# [RECORDED INFORMATION]
start
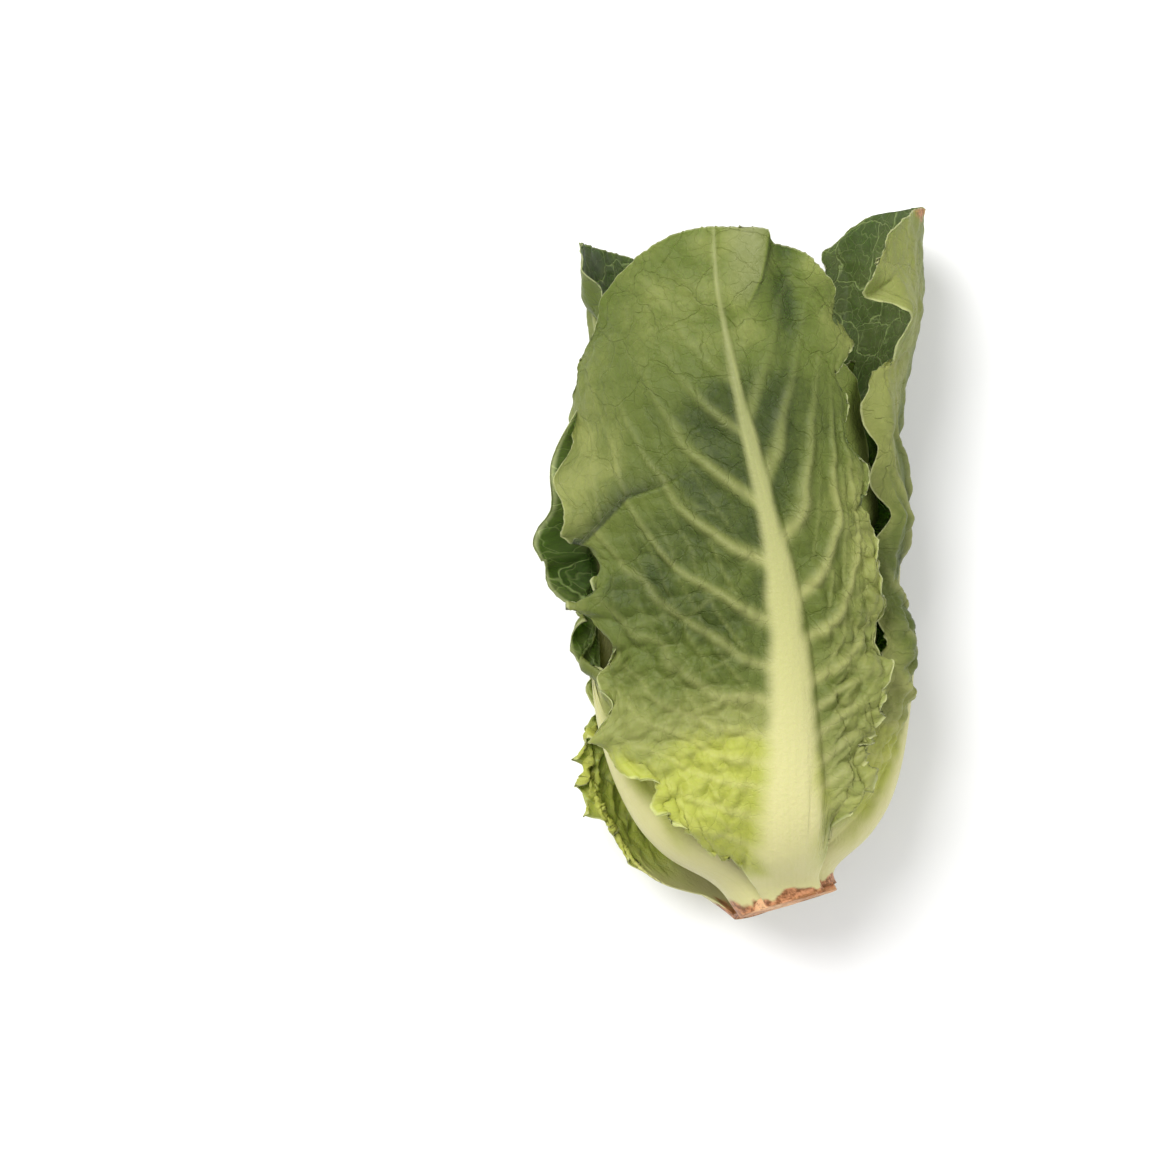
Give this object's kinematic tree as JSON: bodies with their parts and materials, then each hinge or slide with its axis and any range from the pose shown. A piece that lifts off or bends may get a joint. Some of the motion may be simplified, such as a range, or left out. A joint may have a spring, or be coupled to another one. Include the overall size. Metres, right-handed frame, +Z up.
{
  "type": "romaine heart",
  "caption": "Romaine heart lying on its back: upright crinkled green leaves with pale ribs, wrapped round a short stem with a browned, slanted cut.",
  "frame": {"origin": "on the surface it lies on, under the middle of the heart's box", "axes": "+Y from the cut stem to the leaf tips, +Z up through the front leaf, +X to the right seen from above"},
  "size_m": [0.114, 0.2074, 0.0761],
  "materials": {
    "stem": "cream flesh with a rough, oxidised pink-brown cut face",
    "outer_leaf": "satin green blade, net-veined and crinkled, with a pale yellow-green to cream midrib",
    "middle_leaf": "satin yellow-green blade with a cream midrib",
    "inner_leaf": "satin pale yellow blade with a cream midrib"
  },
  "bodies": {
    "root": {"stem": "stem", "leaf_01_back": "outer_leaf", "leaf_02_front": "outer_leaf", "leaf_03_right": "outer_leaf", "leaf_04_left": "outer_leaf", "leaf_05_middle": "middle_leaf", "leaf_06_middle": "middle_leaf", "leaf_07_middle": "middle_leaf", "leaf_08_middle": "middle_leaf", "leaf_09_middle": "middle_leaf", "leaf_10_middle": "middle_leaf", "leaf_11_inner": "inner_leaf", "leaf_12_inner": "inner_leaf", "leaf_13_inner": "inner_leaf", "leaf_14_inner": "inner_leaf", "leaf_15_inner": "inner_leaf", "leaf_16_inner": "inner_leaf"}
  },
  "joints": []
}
end
# [WHAT YOU ARE ASKED TO DO]
Extract all lines as given.

# [EXERCISE RESPONSE]
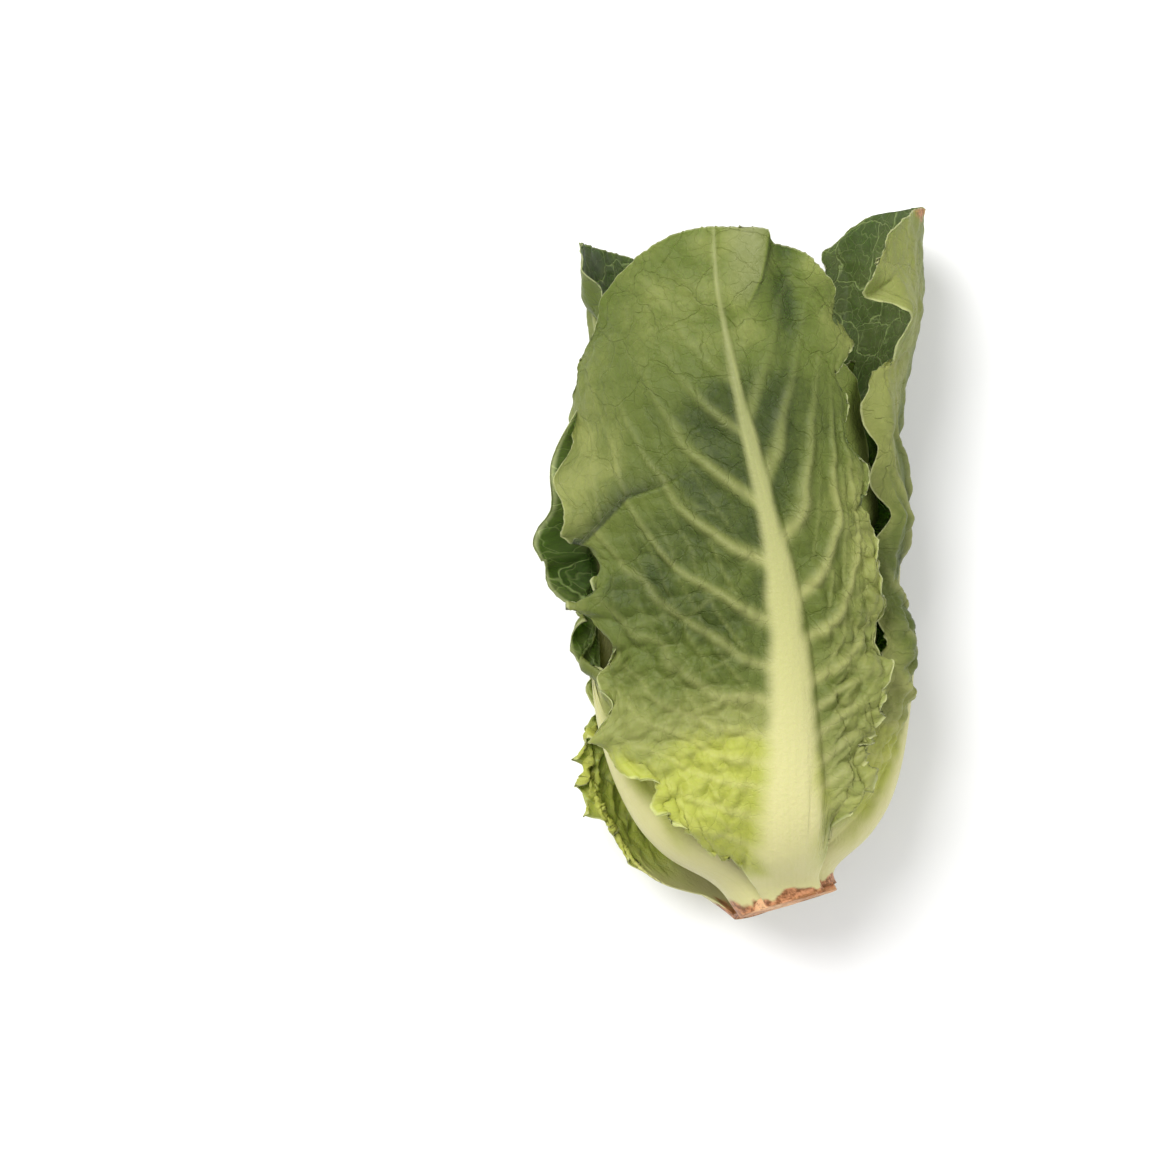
Give this object's kinematic tree as JSON: bodies with their parts and materials, then each hinge or slide with its axis and any range from the pose shown. A piece that lifts off or bends may get a joint. Some of the motion may be simplified, such as a range, or left out. A joint may have a spring, or be coupled to another one. Include the overall size. Metres, right-handed frame, +Z up.
{
  "type": "romaine heart",
  "caption": "Romaine heart lying on its back: upright crinkled green leaves with pale ribs, wrapped round a short stem with a browned, slanted cut.",
  "frame": {"origin": "on the surface it lies on, under the middle of the heart's box", "axes": "+Y from the cut stem to the leaf tips, +Z up through the front leaf, +X to the right seen from above"},
  "size_m": [0.114, 0.2074, 0.0761],
  "materials": {
    "stem": "cream flesh with a rough, oxidised pink-brown cut face",
    "outer_leaf": "satin green blade, net-veined and crinkled, with a pale yellow-green to cream midrib",
    "middle_leaf": "satin yellow-green blade with a cream midrib",
    "inner_leaf": "satin pale yellow blade with a cream midrib"
  },
  "bodies": {
    "root": {"stem": "stem", "leaf_01_back": "outer_leaf", "leaf_02_front": "outer_leaf", "leaf_03_right": "outer_leaf", "leaf_04_left": "outer_leaf", "leaf_05_middle": "middle_leaf", "leaf_06_middle": "middle_leaf", "leaf_07_middle": "middle_leaf", "leaf_08_middle": "middle_leaf", "leaf_09_middle": "middle_leaf", "leaf_10_middle": "middle_leaf", "leaf_11_inner": "inner_leaf", "leaf_12_inner": "inner_leaf", "leaf_13_inner": "inner_leaf", "leaf_14_inner": "inner_leaf", "leaf_15_inner": "inner_leaf", "leaf_16_inner": "inner_leaf"}
  },
  "joints": []
}